Andreas Kriegenburg, der einmal mehr sein eigener Bühnenbildner ist, löst das in seiner Inszenierung am Schauspiel Frankfurt mit einem imposanten Bild. Da ist eine riesige Schiffswand, über der ein Netz mit den Schiffbrüchigen hängt. Darunter erstreckt sich eine Wasserlandschaft mit einem Konzertflügel im Vordergrund. Dann hackt Franziska Junge irre in die Tasten, und die Schiffbrüchigen im Netz zucken, als würden ihnen Stromstöße verpasst. Das Eröffnungsbild verspricht einen großen Abend. Gepasst hätte das insofern, als Andreas Kriegenburg gerade der XIII. Europäische Theaterpreis in der Kategorie "Theatralische Realitäten" zuerkannt wurde. Die Preisverleihung findet am Samstag im rumänischen Krajowa statt. Eine gelungene "Sturm"-Inszenierung hätte einer jener "originellen und innovativen" Beiträge zum europäischen Theater sein können, für die der Preis verliehen wird.

Die Frankfurter Theaterrealität sieht dann aber so aus, dass die Pianonummer gleich zu Beginn der stärkste Moment des Abends bleibt. Die kolossale Schiffswand verschwindet, danach blickt man auf eine weite, von einem windgebeugten Baum dominierte Wasserlandschaft. Ein Bonsai- und Origami-Idyll, in dem alles durchscheinend weiß ist bis hin zu den Gesichtern des Inselpersonals. Franziska Junge etwa wandelt fortan als Zombie-Geisha mit einer Elfenschar und einem knallroten Schirmchen durchs geflutete Inselreich, als sei sie Madame Butterfly.
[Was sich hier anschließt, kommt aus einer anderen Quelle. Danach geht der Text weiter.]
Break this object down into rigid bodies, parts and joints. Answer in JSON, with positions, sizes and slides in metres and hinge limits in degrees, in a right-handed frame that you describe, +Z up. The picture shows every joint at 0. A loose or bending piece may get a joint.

Katharina Bach ist als Miranda ein Naivchen und zieht sich mit Ferdinand (Nico Holonics als Lackaffe) nach einem ersten Anfall von Verliebtheit zum Lesen in eine Astgabel zurück.

Kriegenburg verliert sich in verkünstelten Bildfindungen. Was er mit Shakespeares Figuren (Übersetzung: Frank-Patrick Steckel) in dieser Japan-Welt im Sinn hat, erschließt sich nicht. Dass Prospero am Ende zwar jeder Herrschergeste entsagt, seine Widersacher davor aber spüren lässt, wo der Bartel den Most holt, geht vollständig unter. Man weiß nie so recht, ist Felix von Manteuffel nun ein grummelnder Gottvater, den es nach Fernost verschlagen hat, oder doch ein missmutiger Heinz Schenk, dem der Äppelwoi ausgegangen ist. Caliban wiederum kommt als Robinson Crusoe in Unterhose daher. Die lässt Michael Benthin am Ende runter und genießt staunend die nackte Freiheit. Auch so ein putziges Bild.